Central to the panel’s remarks was the idea that the dynamism of a rapidly globalizing and increasingly competitive economy challenges the American belief in shared prosperity. Sperling said that the United States is a country that doesn’t want a perpetual underclass or a perpetual elite. “A growing middle class allows for the values of this country to flourish.” But according to the participants, most Americans are getting lost in today’s economic landscape.

Bernstein termed the conservative vision of the economy as “You’re On Your Own,” or YOYO. That economic paradigm has lead to individuals taking on an increasing share of financial risks that are relatively low on a societal level. “The Bush administration,” Bernstein said, “is shifting economic risks from corporations and government to individuals and families.” As an alternative model he proposed “We’re In This Together” (WITT), which believes in a role for the federal government in solving large scale economic problems.

The fundamental idea is that economic security on many issues is substantially increased by “risk pooling”, or spreading individual vulnerabilities over a large group by acting collectively, something that a national government is uniquely positioned to do. Krugman pointed out that in healthcare, retirement, and unemployment, individuals are facing gratuitous risk. On aggregate those economic policy areas are more stable compared to the risks individuals face, meaning a societal model would produce a better outcome.

Responding to traditional conservative economics, which holds that decreased exposure to risk reduces individual incentives, Bernstein said, “We cannot accept any of this incentive nonsense at face value. It’s an empirical question and it’s never that simple.” For example, Canada, with its universal health care system, has added manufacturing jobs while that sector had been severely hit in the United States because companies are freed from paying for expensive health insurance.

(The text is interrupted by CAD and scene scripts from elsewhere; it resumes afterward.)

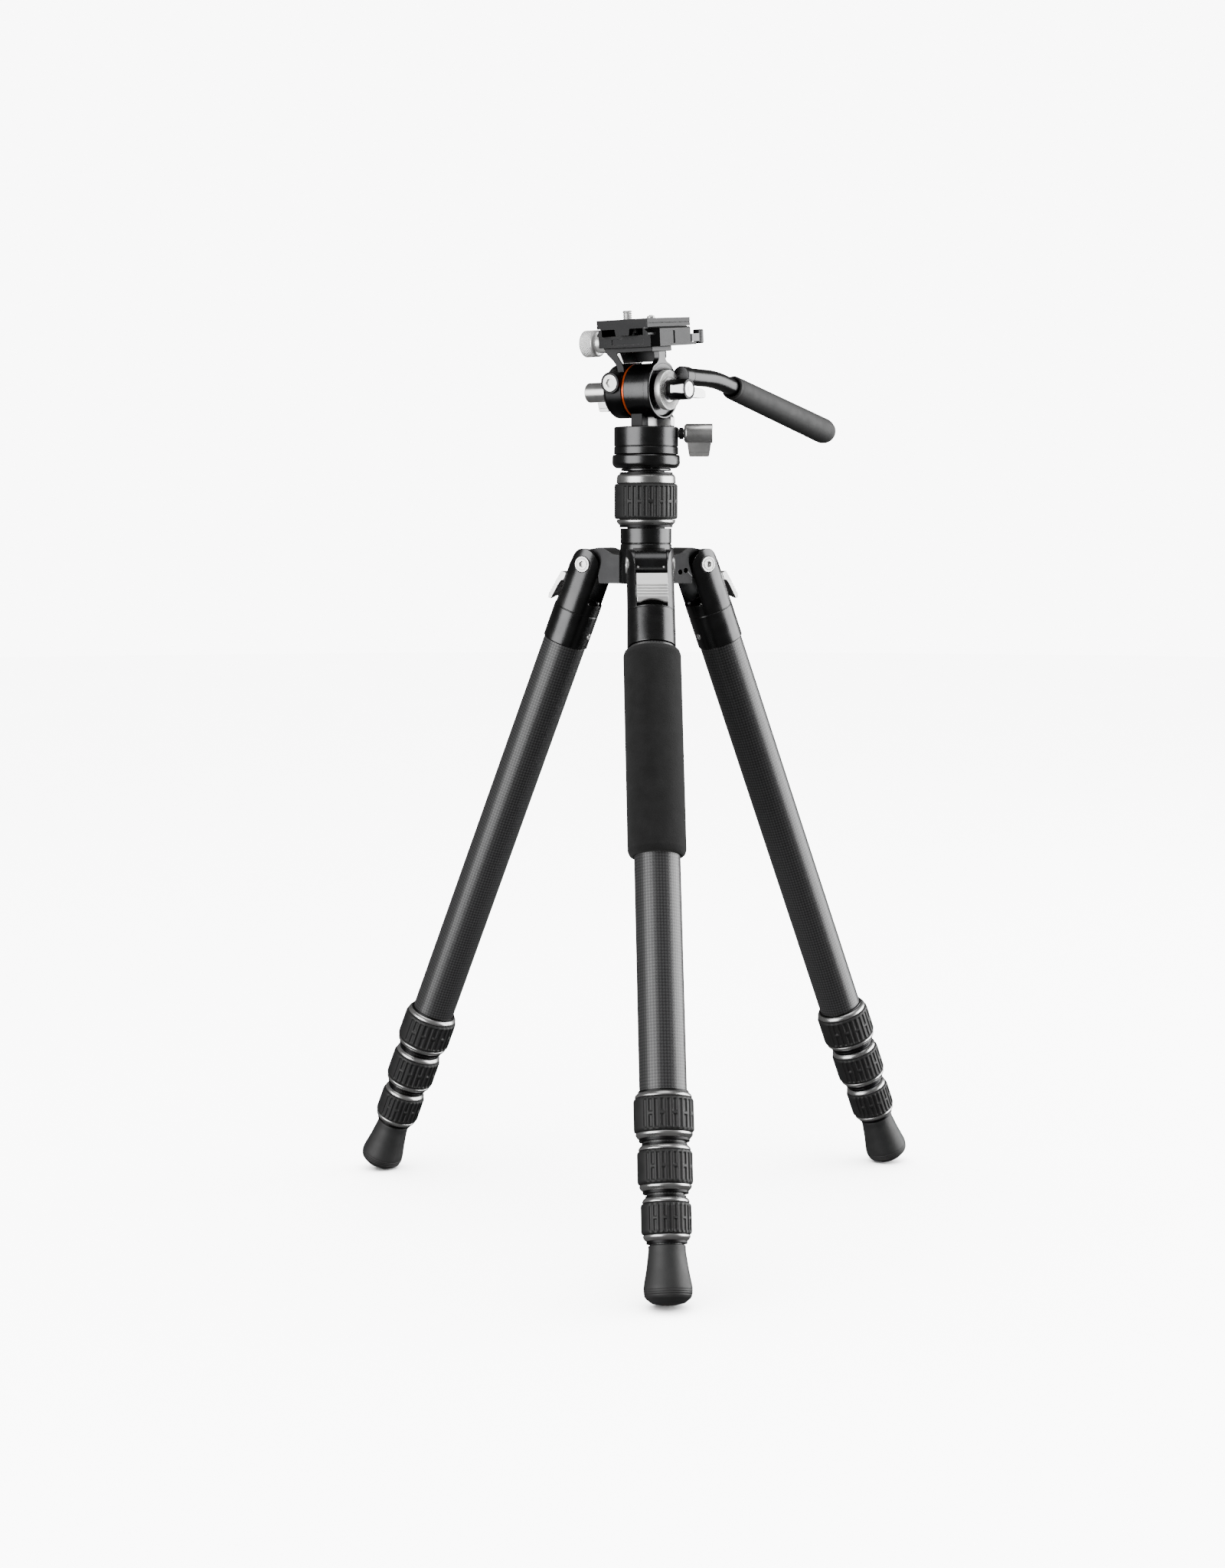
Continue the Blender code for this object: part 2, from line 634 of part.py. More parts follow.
def safety_catch(tilt):
    """A small lever on a pin behind the fixed jaw, ending in a thumb roll."""
    pivot = frame("catch_pivot", tilt, (*CATCH_PIVOT, CLAMP_FLOOR + 2.1 * MM))
    lever = box(
        "safety_catch", (-2.6 * MM, -2.4 * MM, 0), (2.8 * MM, 8 * MM, 4.8 * MM), pivot, "black_metal",
    )
    join(lever, rod("catch_roll", 3.3 * MM, -1.6 * MM, 7.4 * MM, pivot, location=(0.6 * MM, 9.4 * MM, 0)))
    cut(lever, rod("catch_bore", 1.9 * MM, -3 * MM, 9 * MM, pivot))


def quick_plate(tilt):
    """A dovetail plate 38 mm wide, with two grooves below, a screw hole and a hole for the locating pin."""
    top, slab_low = PLATE_TOP / MM, PLATE_TOP / MM - 5.3
    half, bed = PLATE_HALF_X / MM, CLAMP_BED / MM
    right = mm((half, bed + 0.4), (half, bed + 1.2), (16.4, bed + 3.8), (16.4, slab_low + 0.3),
               (half, slab_low), (half, top))
    left = [(-x, z) for x, z in reversed(right)]
    plate = slab("quick_release_plate", right + left, PLATE_FRONT, PLATE_BACK, tilt, "black_metal")
    groove_top = slab_low * MM - 0.4 * MM
    ends = (PLATE_FRONT - MM, PLATE_BACK + MM)
    cut(
        plate,
        box("plate_groove_left", (-15.2 * MM, ends[0], 30 * MM), (-9 * MM, ends[1], groove_top), tilt),
        box("plate_groove_right", (9 * MM, ends[0], 30 * MM), (15.2 * MM, ends[1], groove_top), tilt),
        rod("screw_bore", 3.5 * MM, 30 * MM, 50 * MM, tilt, location=(0, SCREW_Y, 0)),
        rod("screw_seat", 5.8 * MM, 30 * MM, 39.5 * MM, tilt, location=(0, SCREW_Y, 0)),
        rod("locating_bore", 3.0 * MM, 38.5 * MM, 50 * MM, tilt, location=(0, LOCATING_Y, 0)),
    )


def camera_screw(tilt):
    top = PLATE_TOP / MM
    turned(
        "camera_screw",
        mm((0, top + 5.4), (2.4, top + 5.4), (2.95, top + 4.8), (2.95, 39.2), (5.3, 39.2), (5.3, 36.2),
           (0, 36.2)),
        tilt, "silver", SMALL_SIDES, "z", (0, SCREW_Y, 0),
    )


def locating_pin(tilt):
    top = PLATE_TOP / MM
    turned(
        "locating_pin",
        mm((0, top + 2.4), (2.1, top + 2.4), (2.6, top + 1.9), (2.6, top - 2.6), (0, top - 2.6)),
        tilt, "silver", SMALL_SIDES, "z", (0, LOCATING_Y, 0),
    )


# ---------------------------------------------------------------- head: handle


def handle_route():
    """The bar leaves its socket level, then bends down to the grip: (y, z) points of its centre line."""
    drop = math.radians(HANDLE_DROP_DEG)
    bend_start, bend_radius = 38 * MM, 110 * MM
    points = [(10 * MM, HANDLE_Z)]
    for step in range(7):
        angle = drop * step / 6
        points.append((
            bend_start + bend_radius * math.sin(angle), HANDLE_Z - bend_radius * (1 - math.cos(angle)),
        ))
    end_y, end_z = points[-1]
    reach = (GRIP_START + 20 * MM - end_y) / math.cos(drop)
    points.append((end_y + reach * math.cos(drop), end_z - reach * math.sin(drop)))
    return points


def handle(arm):
    bar_line = (HANDLE_X, 0, HANDLE_Z)
    socket = rod("handle_socket", 6.9 * MM, 7.6 * MM, 22 * MM, arm, None, 20, "y", bar_line)
    rosette = ring("handle_rosette", 13.7 * MM, 18.2 * MM, 12.5 * MM, AXLE_BORE, arm, "silver")
    neck = box("rosette_neck", (14.2 * MM, 4 * MM, 3 * MM), (18 * MM, 14 * MM, 12 * MM), arm)
    join(rosette, socket, neck)
    cut(
        rosette,
        rod("socket_bore", HANDLE_RADIUS + GAP, 9.4 * MM, 24 * MM, arm, None, 16, "y", bar_line),
        rod("rosette_knob_clearance", 6.9 * MM, 18.2 * MM, 32 * MM, arm, None, 20, "x"),
    )
    route = [(HANDLE_X, y, z) for y, z in handle_route()]
    wire("handle_bar", route, HANDLE_RADIUS, arm, "black_metal", 3)


def handle_grip(arm):
    """A tapered rubber sleeve, closed at its outer end, along the straight end of the bar."""
    end_y, end_z = handle_route()[-1]
    drop = math.radians(HANDLE_DROP_DEG)
    start_z = end_z + (end_y - GRIP_START) * math.tan(drop)
    bore_depth = (end_y - GRIP_START) / math.cos(drop) + 1.0 * MM
    bore = HANDLE_RADIUS + GAP
    holder = frame("grip_axis", arm, (HANDLE_X, GRIP_START, start_z), (-90 - HANDLE_DROP_DEG, 0, 0))
    length = GRIP_LENGTH
    turned(
        "handle_grip",
        [(0, length), (4.5 * MM, length - 0.8 * MM), (7.4 * MM, length - 3.4 * MM),
         (8.7 * MM, length - 8 * MM), (7.8 * MM, 2 * MM), (7.2 * MM, 0), (bore, 0), (bore, bore_depth),
         (0, bore_depth)],
        holder, "foot_rubber", 20,
    )


def handle_knob(arm):
    """The knob that clamps the rosette, with a cap disc and one flat wing towards the bar."""
    body = turned(
        "handle_lock_knob",
        mm((0, 32.4), (5.7, 32.4), (6.5, 31.8), (6.5, 18.6), (AXLE_BORE / MM, 18.6), (AXLE_BORE / MM, 25),
           (0, 25)),
        arm, "black_metal", 20, "x",
    )
    join(body, box("handle_knob_wing", (28.4 * MM, 3 * MM, -5 * MM), (31.4 * MM, 21 * MM, 1.4 * MM), arm))


# ---------------------------------------------------------------- assembly


def build_head():
    pan_base()
    pan = frame("pan_axis", ROOT)
    pan_housing(pan)
    pan_knob(pan)
    head = frame("tilt_axis", pan, (0, 0, TILT_HEIGHT), (0, 0, TILT_AZIMUTH))
    tilt_drum(head)
    tilt_axle(head)
    ring("accent_ring", -8.0 * MM, -6.6 * MM, 16.6 * MM, 10 * MM, head, "orange")
    tilt = frame("tilt_body", head, turn=(PLATFORM_TILT_DEG, 0, 0))
    for build in (
        tilt_carrier, ear_screw, tilt_flange, tilt_knob, clamp_body, clamp_jaw, clamp_knob, safety_catch,
        quick_plate, camera_screw, locating_pin,
    ):
        build(tilt)
    arm = frame("handle_axis", tilt, turn=(-PLATFORM_TILT_DEG, 0, 0))
    for build in (handle, handle_grip, handle_knob):
        build(arm)


def centre_on_origin():
    """Moves the whole tripod so that the origin is under the middle of its box."""
    bpy.context.view_layer.update()
    depsgraph = bpy.context.evaluated_depsgraph_get()
    low, high = Vector((1e9,) * 3), Vector((-1e9,) * 3)
    for piece in PARTS.objects:
        if piece.type != "MESH":
            continue
        shape = piece.evaluated_get(depsgraph)
        for vertex in shape.to_mesh().vertices:
            place = shape.matrix_world @ vertex.co
            low = Vector(map(min, low, place))
            high = Vector(map(max, high, place))
    middle = (low + high) / 2
    ROOT.location = (-middle.x, -middle.y, -low.z)


for leg_name, leg_azimuth in LEG_NAMES.items():
    build_leg(leg_name, leg_azimuth)
hub()
column()
weight_hook()
build_head()
for part in PARTS.objects:
    if part.type == "MESH":
        part.data.shade_smooth()
        part.data.set_sharp_from_angle(angle=math.radians(35))
centre_on_origin()
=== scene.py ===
"""The looks of a travel tripod with a fluid video head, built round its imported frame.

Outlines are in millimetres, in a frame taken from the joints: one for each leg, the column, the head, the
tilted platform and the pan knob. Finer pieces stand for the CAD nodes and ride on the same bodies.
"""

import json
import math

import bmesh
import bpy
from mathutils import Matrix, Vector


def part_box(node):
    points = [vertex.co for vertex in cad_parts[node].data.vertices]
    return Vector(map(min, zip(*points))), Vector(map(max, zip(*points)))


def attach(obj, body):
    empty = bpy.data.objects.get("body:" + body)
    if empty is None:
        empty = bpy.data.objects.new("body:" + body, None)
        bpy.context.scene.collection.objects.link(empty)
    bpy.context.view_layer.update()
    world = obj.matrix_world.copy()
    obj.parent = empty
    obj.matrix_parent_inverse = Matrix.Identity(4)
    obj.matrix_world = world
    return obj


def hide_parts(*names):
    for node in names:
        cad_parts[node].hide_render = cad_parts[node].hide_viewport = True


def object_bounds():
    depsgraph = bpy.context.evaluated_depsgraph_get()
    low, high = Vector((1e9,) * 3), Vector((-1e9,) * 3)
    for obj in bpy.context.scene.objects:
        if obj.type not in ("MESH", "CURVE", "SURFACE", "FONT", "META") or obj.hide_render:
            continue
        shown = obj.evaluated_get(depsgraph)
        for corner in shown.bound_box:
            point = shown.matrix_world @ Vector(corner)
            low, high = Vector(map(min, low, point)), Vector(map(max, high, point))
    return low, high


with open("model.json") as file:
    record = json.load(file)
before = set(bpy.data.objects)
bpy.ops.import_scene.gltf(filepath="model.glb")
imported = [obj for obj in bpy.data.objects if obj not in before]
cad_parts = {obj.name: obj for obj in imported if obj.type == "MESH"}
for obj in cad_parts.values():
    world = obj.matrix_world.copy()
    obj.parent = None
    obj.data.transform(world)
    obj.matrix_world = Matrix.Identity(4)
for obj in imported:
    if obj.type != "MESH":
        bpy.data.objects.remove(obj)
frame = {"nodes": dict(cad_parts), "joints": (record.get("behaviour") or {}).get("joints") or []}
CAD_LOW, CAD_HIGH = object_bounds()

MM = 0.001
FULL_TURN = 2 * math.pi
JOINTS = {joint["name"]: joint for joint in frame["joints"]}
LEGS = ("front", "right", "left")
SIDES = ((-1, "left"), (1, "right"))
HUB_BOTTOM = 408.0
TUBE_RADII = (14.0, 12.5, 11.0, 9.5)
COLUMN_RADIUS = 12.0
FOAM_RISE = 2.4
PAD_SPANS = ((-11.5, 5.0), (13.4, 23.6))
SCREW_Y, LOCATING_Y = -17.5, 9.3
PANEL_SIDE = Vector((-0.94, -0.34, 0.0))

HANDLE_X, HANDLE_Z, HANDLE_RADIUS = 21.0, 9.0, 5.5
HANDLE_DROP = math.radians(11)
GRIP_START, GRIP_LENGTH = 70.0, 134.0

FLAT_AREA = 40e-6
SHARP_ANGLE = math.radians(38)
BEVEL_ANGLE = math.radians(35)

# Each soft box: name, bearing from the camera's side to the right, rise, distance, width, height, watts.
SOFT_BOXES = (
    ("left_box", -52.0, 6.0, 2.2, 2.0, 2.2, 105.0),
    ("right_box", 95.0, 6.0, 2.2, 2.4, 2.2, 178.0),
    ("top_box", 0.0, 80.0, 2.4, 1.6, 1.6, 25.0),
)
AMBIENT, BACKDROP, FLOOR_LIGHT = 0.14, 9.0, 32.0
FLOOR_RADIUS, FLOOR_LIGHT_SPREAD = 7.0, math.radians(100)
CAMERA_OFFSET = Vector((-0.0978, -1.4986, 0.4426))
CAMERA_HEADING, CAMERA_PITCH, LENS = 2.918, 6.22, 53.70

ALONG = {
    "x": Matrix.Rotation(math.radians(90), 4, "Y"),
    "y": Matrix.Rotation(math.radians(-90), 4, "X"),
    "z": Matrix.Identity(4),
}


# ---- frames ----


def axes(origin, x_axis, y_axis, z_axis):
    """A frame from its origin in metres and its three axes."""
    return Matrix.Translation(origin) @ Matrix((x_axis, y_axis, z_axis)).transposed().to_4x4()


def level_frame(origin, x_axis):
    """A frame with Z up and X along a level direction."""
    x_axis = Vector((x_axis[0], x_axis[1], 0)).normalized()
    up = Vector((0, 0, 1))
    return axes(origin, x_axis, up.cross(x_axis), up)


def leg_frame(leg):
    """Origin on the hinge pin, X away from the hub, Y along the pin and Z up the leg."""
    spread = JOINTS[f"{leg}_leg_spread"]
    y_axis = -Vector(spread["axis"])
    z_axis = -Vector(JOINTS[f"{leg}_section_2_slide"]["axis"])
    return axes(spread["pos_m"], y_axis.cross(z_axis), y_axis, z_axis)


PAN_AXIS = JOINTS["pan"]["pos_m"]
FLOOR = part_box("leg_hub")[0].z - HUB_BOTTOM * MM
COLUMN = Matrix.Translation((*PAN_AXIS[:2], FLOOR))
HEAD = level_frame((*PAN_AXIS[:2], JOINTS["tilt"]["pos_m"][2]), JOINTS["tilt"]["axis"])
PLATE_BACK = -Vector(JOINTS["plate_slide"]["axis"])
TILT_LINE = HEAD.col[0].to_3d()
PLATFORM = axes(HEAD.translation, TILT_LINE, PLATE_BACK, TILT_LINE.cross(PLATE_BACK))
KNOB_TURN = JOINTS["pan_knob_turn"]
PAN_KNOB = level_frame((*PAN_AXIS[:2], KNOB_TURN["pos_m"][2]), KNOB_TURN["axis"])


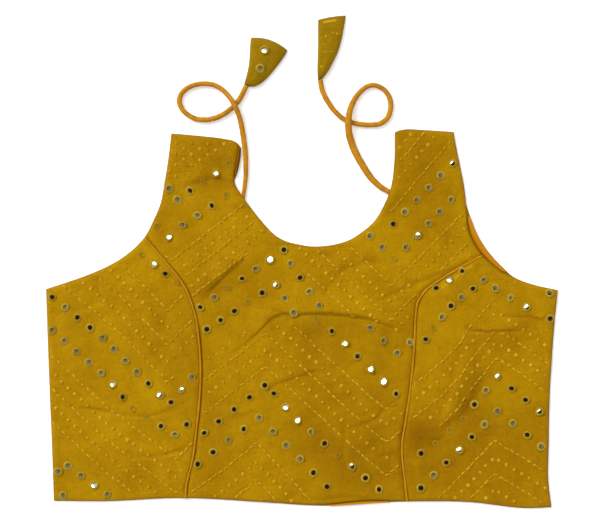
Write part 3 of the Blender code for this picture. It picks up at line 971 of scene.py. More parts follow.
@dataclass
class Relief:
    """How high the front stands over the back, with its folds, creases and puckers, and the painted shade in
    its colour.
    """

    cut: BlouseCut
    bust_ridge: Any = (
        (-80.0, 0.0), (-58.0, 0.8), (-32.0, 1.6), (0.0, 3.1), (45.0, 3.5), (72.0, 2.8), (92.0, 1.0),
        (104.0, 0.0),
    )
    bust_crest: float = 3.2
    bust_above: float = 17.0
    bust_below: float = 9.0
    folds: tuple[Fold, ...] = (
        Fold((-99.0, 17.0), (-56.0, 57.0), 1.7, 3.4, 11.0),
        Fold((-19.0, 5.0), (-47.0, 11.0), 0.9, 2.5, 7.0),
        Fold((-142.0, -93.5), (-198.0, -88.0), 1.6, 3.0, 12.0),
        Fold((221.0, -10.0), (148.0, -9.0), 1.9, 2.8, 10.0),
        Fold((240.0, 4.5), (190.0, 3.0), 1.5, 2.8, 8.0),
        Fold((166.0, 56.0), (118.0, 20.0), 1.6, 3.2, 9.0),
        Fold((153.0, -22.0), (124.0, -118.0), 1.8, 7.0, 16.0),
        Fold((-112.0, -127.0), (-140.0, -131.0), 0.9, 2.5, 8.0),
    )
    swells: tuple[Swell, ...] = (
        Swell(48.0, 34.0, 42.0, 20.0, 1.3),
        Swell(-72.0, 62.0, 30.0, 26.0, 1.1),
        Swell(-158.0, -12.0, 46.0, 36.0, 1.8),
        Swell(-150.0, -128.0, 50.0, 26.0, 0.9),
        Swell(-30.0, -78.0, 40.0, 40.0, 1.2),
        Swell(58.0, -72.0, 34.0, 44.0, 1.0),
        Swell(176.0, -52.0, 36.0, 34.0, 1.4),
        Swell(118.0, 128.0, 18.0, 34.0, 0.7),
        Swell(-98.0, 134.0, 20.0, 26.0, 0.6),
        Swell(-56.0, 114.0, 10.0, 10.0, 3.0),
        Swell(86.5, 119.5, 10.0, 10.0, 3.0),
    )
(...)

The effects of YOYO economics have been severe. Job insecurity has become a major issue with real physical and psychological harms to the economy, according to Uchitelle. “We have reversed a long and honorable rise in job security in this country,” he said. “Men and women who have been laid off don’t want to go back into challenging jobs.” The panelists agreed that education and retraining, while important, are far from the only solution. Sperling said that we must have a better employment adjustment system to ease the impact of economic transition. On that issue, according to him, “We are worse than any other developed country.”

The panelists agreed that full employment should be the goal of the economy rather than maximum growth. “All the benefits of growth are going to the top one, the top one-tenth, percent,” said Krugman. More active and intelligent public investment, an improved universal employee adjustment system, greater company accountability for the impact of layoffs, and pro-market policies like the Earned Income Tax credit are potential steps for creating a more progressive economy.

The alternative, according to Sperling, is an economic system that will entrench a permanent elite by eliminating taxes on capital and shifting the tax burden to wage earners whose jobs are increasingly insecure. “A better economic plan would prevent the most privileged Americans from paying lower taxes on their investments than typical families pay on their wages, while encouraging savings and wealth creation for struggling workers.”